Maybe it was for Coca Cola — some big name brand. He went out in the desert and set up a camera, made this floating effect. And it blew my mind. Yeah, the image was cool. But really I realized, you get to travel, you get to come up with these ideas and orchestrate a group of people to make them real. You get to hire photographers, rent studios — this was back when you had to do that, before everything was digital.
That idea of making your ideas real, bringing them into the physical world, was so alluring to me. For the first time, I understood that you could be an artist, get paid for it, and your work would be seen by thousands, even millions of people.
It’s the magic of creating unreal ideas out of nothing.
Is there a piece of advice somebody gave you years ago that’s been foundational to how you’ve moved through your career?
Know your worth. As creatives, we’re constantly criticizing ourselves. There’s so much imposter syndrome — I’ve experienced it, others I’ve talked to have as well. This applies equally to people working in-house as it does to freelancers.
If you’re in-house, you won’t move up the ranks unless you recognize your worth and advocate for it. As a freelancer, you’ll never make more money unless you recognize your worth, ask for higher rates, and stick by them. Look at your years of experience. Look at the work you’ve made. Recognize your worth. Every year that you're doing more, you're selling yourself short by not changing your prices. And at the same time, it has a psychological effect on you.

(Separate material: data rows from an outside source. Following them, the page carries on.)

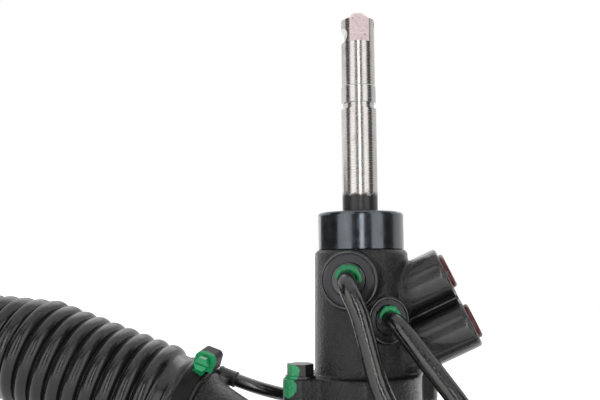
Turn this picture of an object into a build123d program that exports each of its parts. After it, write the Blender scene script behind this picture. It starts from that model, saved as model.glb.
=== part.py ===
"""Power-assisted rack-and-pinion steering gear, modelled in millimetres.

Frame: +X runs along the rack towards the hydraulic cylinder, +Z is up, and -Y is
the side with the transfer pipes.  The pieces are built about the rack axis, with
x = 0 at the foot of its common perpendicular to the pinion axis, and are set down
at the end with the origin in the middle of the left mounting eye.  The pinion axis
leans towards -X in a plane parallel to XZ; the "column frame" has its z along
that axis (w), its x across it towards +X (u) and shares the main frame's y (v).
"""
from build123d import *
import math
import os

# ---------------------------------------------------------------- driving dimensions
# Rack and pinion mesh
pinion_lean = 19.0          # tilt of the pinion axis away from square to the rack, degrees
gear_module = 2.0
pinion_teeth = 8
profile_shift = 0.5
pressure_angle = 20.0
flank_backlash = 0.15       # thinning of each mesh flank
pinion_tip_r = 11.0
pinion_root_r = 6.9
pinion_face = 34.0          # length of the pinion teeth along w
rack_r = 14.0
rack_tooth_plane = 10.0     # height of the tooth tips above the rack axis, along +Y
rack_tooth_depth = 4.3
rack_spaces = 27            # odd, so that a space lies at x = 0
rack_travel = 70.0          # each way from the middle
stop_gap = 1.0              # left between joint and bulkhead at full travel

# Fits between pieces
running_fit = 0.05          # radial gap of shafts and journals
free_gap = 0.3              # gap between curved faces of different bodies
seat_gap = 0.02             # radial gap of bores that hold a fixed piece

# Gear housing and cylinder, lengths along x
left_face_x = -107.0
seat_length = 12.0          # boot seat at each end
mouth_depth = 11.0          # pocket that takes the inner joint at full travel
mouth_bore_r = 22.5
boot_seat_r = 27.0
neck_r = 23.0               # behind the boot seat
neck_length = 5.0           # cone between seat and neck
taper_end_x = -72.0
housing_tube_r = 19.2
rack_bore_r = 15.0
tube_socket_x = 60.0        # where the cylinder tube enters the gear housing
socket_depth = 16.0
tube_outer_r = 20.0
tube_inner_r = 17.5
inner_gland_x = 158.0
gland_length = 14.0
end_bush_x = 338.0
end_bush_length = 20.0
end_bulkhead_x = 366.0
end_wall = 8.0
port_boss_inset = 10.0      # from each end of the pressure chamber

# Valve column, lengths along w
flange_joint_w = 38.0
flange_thick = 17.4
column_top_w = 124.3
cap_height = 20.7
shaft_tip_w = 259.5
column_top_r = 26.2
column_base_r = 26.8
flange_r = 33.0
flange_lobe_r = 9.5
bolt_left_uv = (-30.9, -22.0)
bolt_rear_uv = (30.9, 22.0)
gasket_thick = 0.8
cap_r = 24.2
valve_bore_r = 17.0
sleeve_r = 16.6
pinion_bore_r = 12.5        # clears the pinion tips
boss_r = 25.0
boss_bottom_w = -50.0

# Input shaft
shaft_lower_r = 10.0
shaft_band_r = 9.85
shaft_groove_r = 8.75
shaft_upper_r = 9.525
groove_w = 206.0
groove_width = 3.4
band_step_w = 217.2
notch_below_tip = 12.6
notch_r = 5.2
notch_depth = 2.7
shaft_flat_length = 16.8
shaft_flat_depth = 1.7
shaft_clock = 15.0          # turn of flat and notch about w, degrees from -Y towards +u
shaft_chamfer = 3.2
pin_below_tip = 6.0         # cross pin of the torsion bar
pin_r = 1.6
twist_stop = 4.5            # lost motion between input shaft and pinion, degrees

# Valve ports: drop below the column top, azimuth from -Y towards +u
upper_port_drop = 16.8
upper_port_azimuth = -4.8
upper_port_reach = 32.0
upper_port_r = 15.6
lower_port_drop = 38.1
lower_port_azimuth = 35.9
lower_port_reach = 30.0
lower_port_r = 12.5
hose_port_rise = 25.7       # tilt of the hose ports above square to the column, degrees
hose_port_spacing = 30.0
hose_port_r = 14.2
hose_upper_end = (47.1, -12.8)   # u, and w below the column top, of the upper end face
hose_bore_r = 8.0
hose_bore_depth = 16.0
hose_boss_lengths = (40.0, 56.0)
oil_channel_r = 4.0
oil_channel_length = 30.0
plug_rim_r = 9.8
plug_rim_height = 2.2
plug_depth = 7.0

# Pipes
pipe_r = 5.0
pipe_wall = 1.0
breather_r = 3.8
upper_nut_r = 8.9
lower_nut_r = 7.6

# Rack ends
socket_r = 19.5
socket_length = 38.5
ball_r = 11.0
ball_seat_wall = 2.2
ball_from_shoulder = 27.0
rod_neck_r = 5.5
rod_r = 7.0
rod_length = 235.0          # from ball centre to the threaded end
rod_thread_length = 60.0
jam_nut_offset = 8.0        # of the nut from the thread's inner end
jam_nut_thick = 9.0
witness_width = 1.2         # shallow groove beyond the nut: least screw-in of the outer joint
witness_depth = 0.6
joint_swing = 18.0          # each way, about z and about y, degrees
joint_mouth_spare = 2.5     # degrees left between rod and rim at full swing
stud_r = 8.0
stud_length = 18.0

# Boots
ring_pitch = 9.6
ring_count = 15
ring_r = 33.0
valley_r = 29.6
boot_wall = 2.0
large_cuff_length = 22.5    # plain cuff, from its end at the shoulder to the first ring
cuff_step = 2.0             # from the last ring down to the small cuff
cuff_r = 29.6
small_cuff_r = 9.5
small_cuff_length = 13.0
ring_flat = 2.4             # flat along the crest of a ring
taper_rings = 6

# Gear housing details
yoke_boss_r = 19.0
yoke_boss_reach = 44.0
lug_x = (-50.0, 66.0)
lug_z = -38.0
lug_r = 17.0
lug_width = 26.0
lug_web = 15.0
breather_yz = (20.0, 23.0)          # at the left end
breather_right_yz = (12.0, 32.0)
breather_boss_r = 6.5
breather_boss_length = 6.0
breather_grip = 5.0
rib_root_share = 0.6        # foot of a breather boss's rib, as a share of its distance
spigot_r = 22.0
spigot_length = 6.0
bolt_r = 4.0
bolt_depth = 8.5
bolt_head_flats = 13.0
bolt_head_height = 6.2
washer_r = 8.2
washer_thick = 1.2

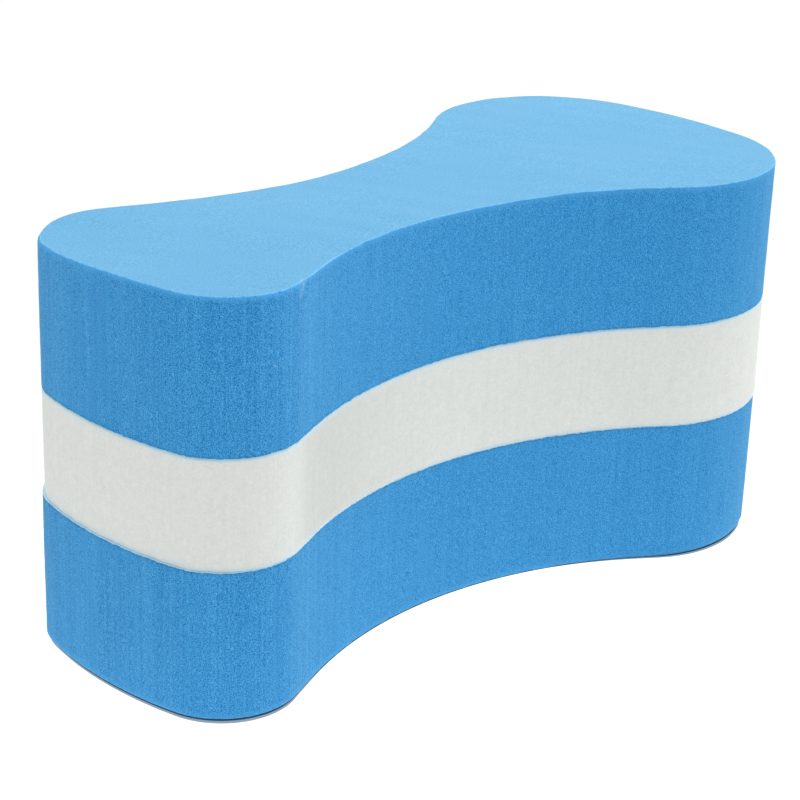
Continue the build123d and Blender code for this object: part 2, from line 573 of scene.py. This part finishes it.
class Shader:
    """A material being built, with short calls for the nodes that it uses."""

    def __init__(self, name):
        self.material = bpy.data.materials.new(name)
        self.material.use_nodes = True
        self.tree = self.material.node_tree
        self.surface = self.tree.nodes["Principled BSDF"]
        self.place = self.add("ShaderNodeTexCoord").outputs["Object"]
        self.east, _, self.height = self.separate(self.place)
        self.outer = self.math("ABSOLUTE", self.math("SUBTRACT", self.height, HEIGHT / 2))
        normal = self.add("ShaderNodeNewGeometry").outputs["Normal"]
        self.upward = self.separate(normal)[2]
        self.down = self.attribute("down")

    def add(self, kind, inputs=None, **settings):
        """A new node, whose inputs are linked if they are sockets and set if they are values."""
        node = self.tree.nodes.new(kind)
        for key, value in settings.items():
            setattr(node, key, value)
        for key, value in (inputs or {}).items():
            if isinstance(value, bpy.types.NodeSocket):
                self.tree.links.new(value, node.inputs[key])
            else:
                node.inputs[key].default_value = value
        return node

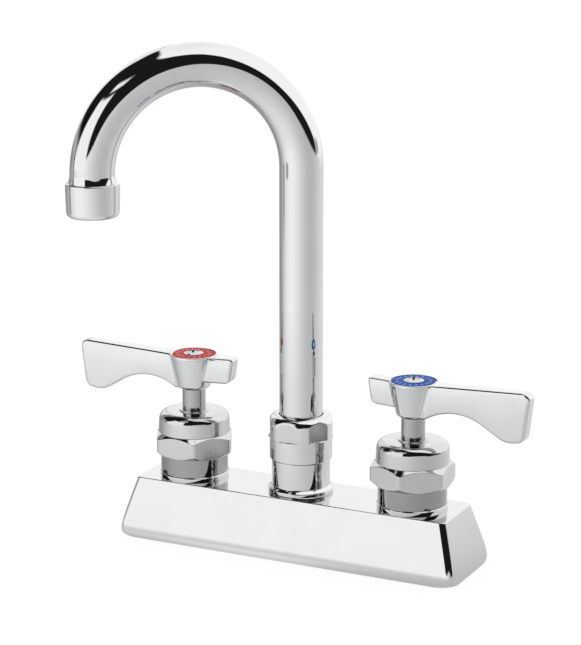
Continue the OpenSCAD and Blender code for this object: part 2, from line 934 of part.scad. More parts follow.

I saw a job posting for a VP of Brand at $77,000 per year. What? But somebody is going to take that because they don’t know their worth, or they’re willing to compromise on it. It’s tied up in things like Fiverr, too. In what I was saying about people believing they’re a designer just because they’ve opened up Photoshop a couple of times. There’s this illusion that creatives are a dime a dozen, that these skills aren’t deep. That’s just not true.